The quotations in this chapter come from the ablest minds of our time and they unite in proving that the best thoughts of the age come to about the same conclusions that Revelation came to centuries ago, and they thus give circumstantial proof of the truth of Revelation. They also give evidence that the human mind, if left free to act from its higher self is led by that higher and spiritual individuality to the same conclusions that were announced by prophets and seers in the ages past. The only thing that now remains is for the scientists to recognize the language. For now "Science" and "Revelation" meet as strangers from a far country, but one day they will meet as friends, then they will see eye to eye and rejoice in the mutual light of each other's mentality—a light which neither can claim as all his own.

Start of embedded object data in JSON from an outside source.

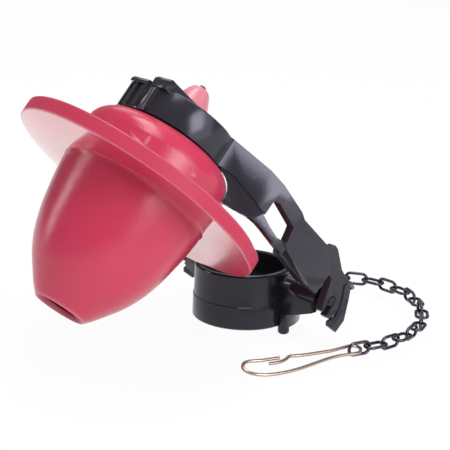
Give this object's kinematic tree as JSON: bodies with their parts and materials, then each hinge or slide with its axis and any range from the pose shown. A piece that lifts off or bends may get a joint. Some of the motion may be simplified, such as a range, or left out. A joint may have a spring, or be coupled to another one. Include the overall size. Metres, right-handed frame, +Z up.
{
  "type": "toilet flapper",
  "caption": "Toilet flapper: a hollow rubber stopper carried by a forked frame hinged on a collar for the overflow tube, with a lifting chain and a snap hook.",
  "frame": {"origin": "centre of the collar's bottom face, on the overflow tube's axis", "axes": "+Z up along the overflow tube, -X towards the rubber stopper, Y along the hinge with the chain on -Y"},
  "size_m": [0.1482, 0.1002, 0.0906],
  "materials": {
    "rubber": "glossy moulded red rubber",
    "frame_plastic": "smooth black moulding",
    "collar_plastic": "smooth black moulding",
    "chain_metal": "dark polished wire",
    "brass_wire": "pale bright wire"
  },
  "bodies": {
    "collar": {"overflow_collar": "collar_plastic"},
    "flapper": {"flapper_frame": "frame_plastic", "flapper_stopper": "rubber"},
    "chain": {"chain_link_01": "chain_metal", "chain_link_02": "chain_metal", "chain_link_03": "chain_metal", "chain_link_04": "chain_metal", "chain_link_05": "chain_metal", "chain_link_06": "chain_metal", "chain_link_07": "chain_metal", "chain_link_08": "chain_metal", "chain_link_09": "chain_metal", "chain_link_10": "chain_metal", "chain_link_11": "chain_metal", "chain_link_12": "chain_metal", "chain_link_13": "chain_metal", "chain_link_14": "chain_metal", "chain_link_15": "chain_metal", "chain_link_16": "chain_metal", "chain_link_17": "chain_metal", "chain_link_18": "chain_metal", "chain_link_19": "chain_metal", "chain_link_20": "chain_metal", "chain_link_21": "chain_metal", "chain_link_22": "chain_metal", "chain_link_23": "chain_metal", "chain_link_24": "chain_metal", "chain_link_25": "chain_metal"},
    "clip": {"snap_hook": "brass_wire"}
  },
  "joints": [
    {"name": "flap_hinge", "type": "hinge", "parent": "collar", "child": "flapper", "pos_m": [0.0069, 0, 0.0132], "axis": [0, 1, 0], "range_deg": [-41.6, 4.4]},
    {"name": "chain_swing", "type": "hinge", "parent": "flapper", "child": "chain", "pos_m": [0.01284, -0.0308, 0.01809], "axis": [0, 1, 0], "range_deg": [-4.4, 41.6]},
    {"name": "clip_swing", "type": "hinge", "parent": "chain", "child": "clip", "pos_m": [0, -0.0522, 0.00275], "axis": [0, 0, 1], "range_deg": [-2, 20]}
  ],
  "couplings": [
    {"joint": "chain_swing", "follows": "flap_hinge", "ratio": -1}
  ]
}
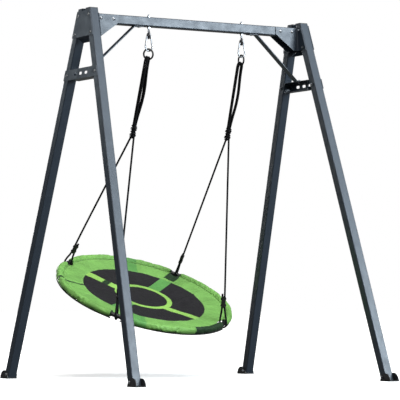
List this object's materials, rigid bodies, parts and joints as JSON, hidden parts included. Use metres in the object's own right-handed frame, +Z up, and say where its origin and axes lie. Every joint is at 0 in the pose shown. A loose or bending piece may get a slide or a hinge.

111:* There is another force in nature that acts very much like electricity; it will give a spark of light, but has in it no heat. This is as yet a comparatively unknown force. It acts quicker than electricity and is as much stronger and as much more potential than electricity as electricity is more potential than water. This marvelous force is interior to all the forces that we thus far know and utilize, and is waiting the higher development of our race for its discovery and utilization. It fills all space, and is next beyond electricity in ethereality and is the most potent of any element that can be made sensible to the human consciousness. As it evidently governs the action of electricity we have given it the name of electro-archon in order that the thought of it may have a standing in the minds of the people.